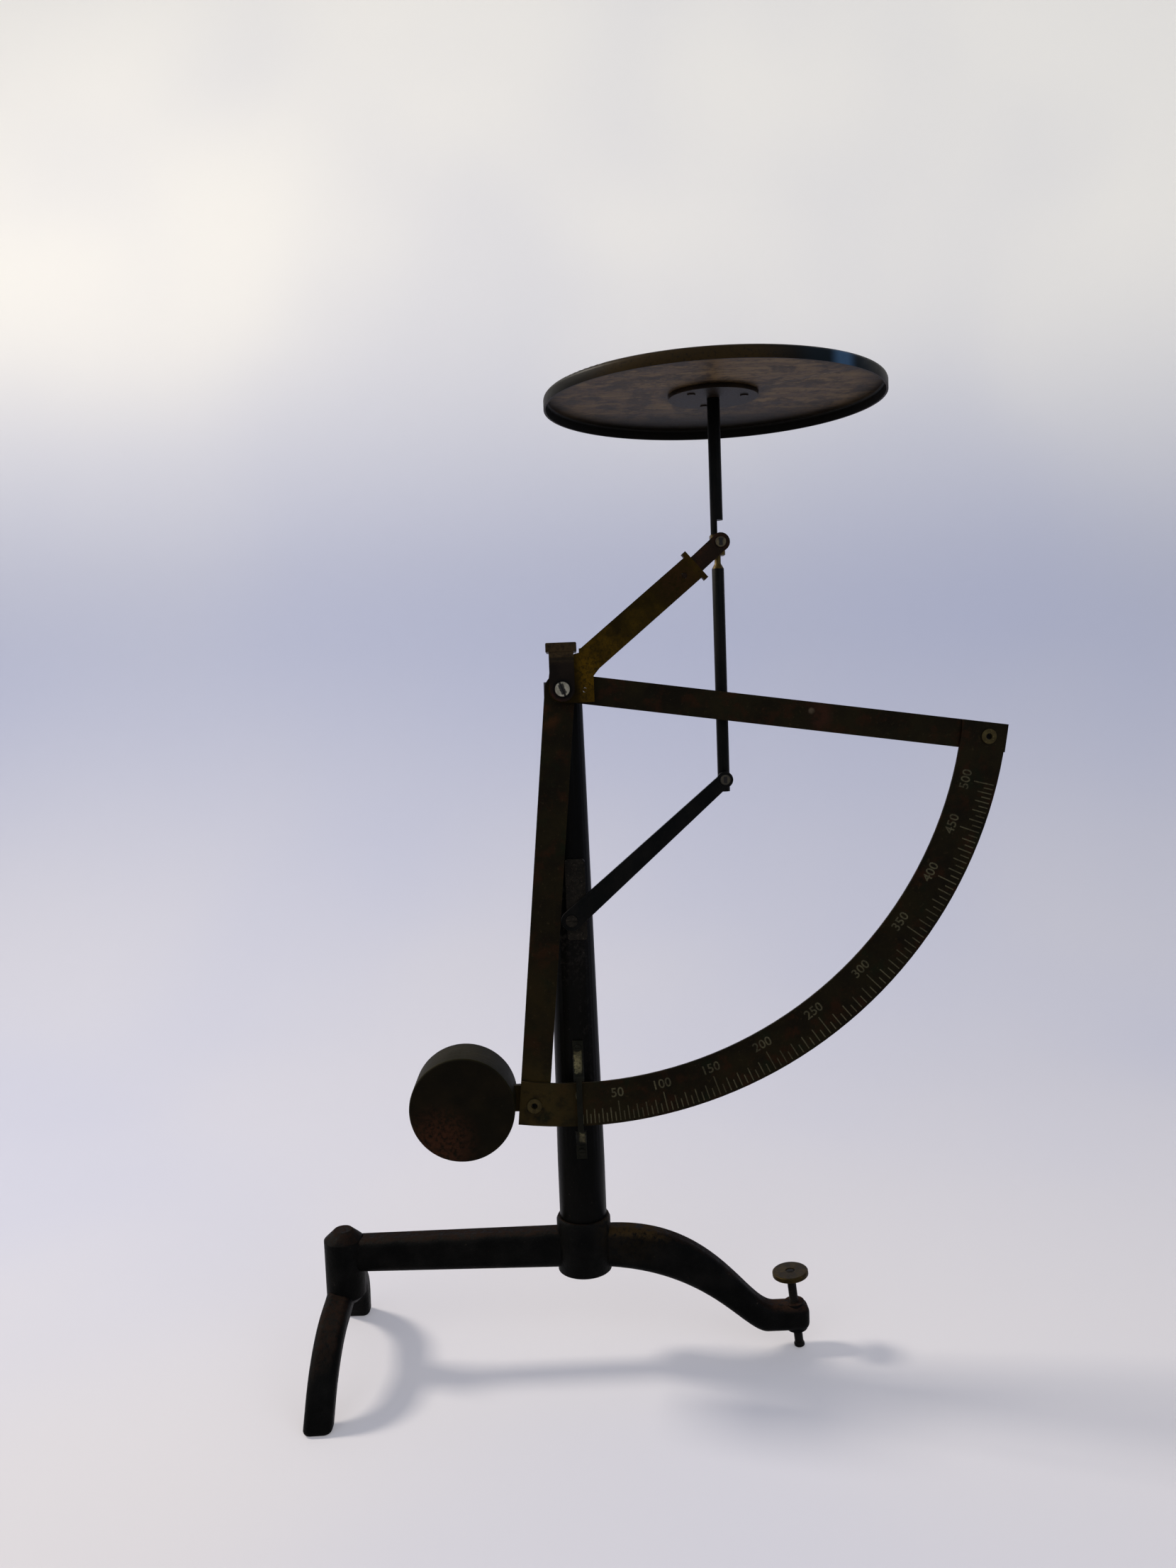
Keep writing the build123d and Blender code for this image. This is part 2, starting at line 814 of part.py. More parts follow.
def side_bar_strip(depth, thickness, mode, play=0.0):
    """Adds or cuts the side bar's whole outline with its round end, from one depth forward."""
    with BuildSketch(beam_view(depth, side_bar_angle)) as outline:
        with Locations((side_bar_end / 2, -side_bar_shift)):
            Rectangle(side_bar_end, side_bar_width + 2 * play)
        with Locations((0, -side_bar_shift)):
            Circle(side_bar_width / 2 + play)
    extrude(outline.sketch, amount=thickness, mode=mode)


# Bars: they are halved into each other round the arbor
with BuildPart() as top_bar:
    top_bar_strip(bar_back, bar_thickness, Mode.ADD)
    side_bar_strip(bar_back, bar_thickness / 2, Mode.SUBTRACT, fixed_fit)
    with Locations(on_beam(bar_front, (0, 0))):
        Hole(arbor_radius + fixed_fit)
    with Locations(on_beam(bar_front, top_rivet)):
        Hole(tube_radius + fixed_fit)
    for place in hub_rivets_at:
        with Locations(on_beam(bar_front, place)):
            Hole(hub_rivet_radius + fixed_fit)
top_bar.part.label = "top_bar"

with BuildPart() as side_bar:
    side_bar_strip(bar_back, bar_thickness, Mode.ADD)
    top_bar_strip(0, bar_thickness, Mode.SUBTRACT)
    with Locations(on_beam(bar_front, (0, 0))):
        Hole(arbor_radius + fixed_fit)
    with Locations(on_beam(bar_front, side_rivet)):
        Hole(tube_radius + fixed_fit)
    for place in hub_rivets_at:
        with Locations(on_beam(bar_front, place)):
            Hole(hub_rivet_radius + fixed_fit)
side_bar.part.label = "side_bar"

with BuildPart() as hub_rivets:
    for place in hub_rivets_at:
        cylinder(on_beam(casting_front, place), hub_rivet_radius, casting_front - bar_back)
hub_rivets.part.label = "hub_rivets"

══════

Exercise goal. Copy out the whole listing, exactly as written.

Result of the task.
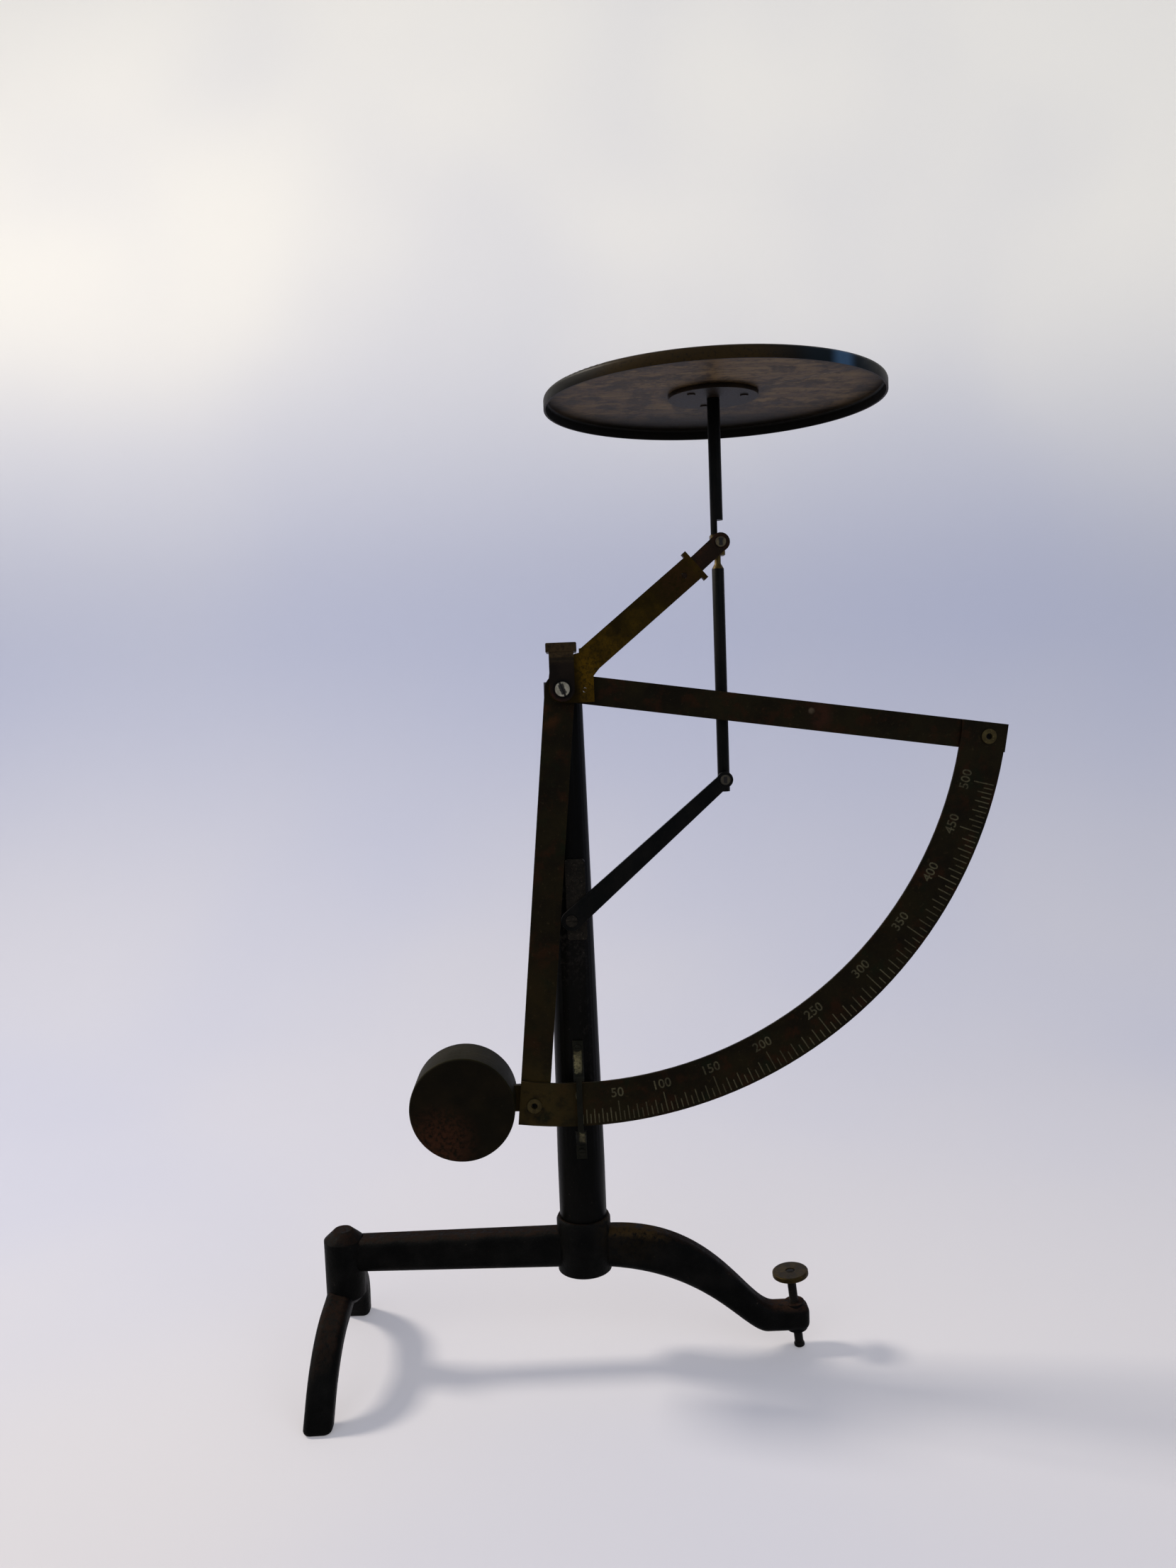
Keep writing the build123d and Blender code for this image. This is part 2, starting at line 814 of part.py. More parts follow.
def side_bar_strip(depth, thickness, mode, play=0.0):
    """Adds or cuts the side bar's whole outline with its round end, from one depth forward."""
    with BuildSketch(beam_view(depth, side_bar_angle)) as outline:
        with Locations((side_bar_end / 2, -side_bar_shift)):
            Rectangle(side_bar_end, side_bar_width + 2 * play)
        with Locations((0, -side_bar_shift)):
            Circle(side_bar_width / 2 + play)
    extrude(outline.sketch, amount=thickness, mode=mode)


# Bars: they are halved into each other round the arbor
with BuildPart() as top_bar:
    top_bar_strip(bar_back, bar_thickness, Mode.ADD)
    side_bar_strip(bar_back, bar_thickness / 2, Mode.SUBTRACT, fixed_fit)
    with Locations(on_beam(bar_front, (0, 0))):
        Hole(arbor_radius + fixed_fit)
    with Locations(on_beam(bar_front, top_rivet)):
        Hole(tube_radius + fixed_fit)
    for place in hub_rivets_at:
        with Locations(on_beam(bar_front, place)):
            Hole(hub_rivet_radius + fixed_fit)
top_bar.part.label = "top_bar"

with BuildPart() as side_bar:
    side_bar_strip(bar_back, bar_thickness, Mode.ADD)
    top_bar_strip(0, bar_thickness, Mode.SUBTRACT)
    with Locations(on_beam(bar_front, (0, 0))):
        Hole(arbor_radius + fixed_fit)
    with Locations(on_beam(bar_front, side_rivet)):
        Hole(tube_radius + fixed_fit)
    for place in hub_rivets_at:
        with Locations(on_beam(bar_front, place)):
            Hole(hub_rivet_radius + fixed_fit)
side_bar.part.label = "side_bar"

with BuildPart() as hub_rivets:
    for place in hub_rivets_at:
        cylinder(on_beam(casting_front, place), hub_rivet_radius, casting_front - bar_back)
hub_rivets.part.label = "hub_rivets"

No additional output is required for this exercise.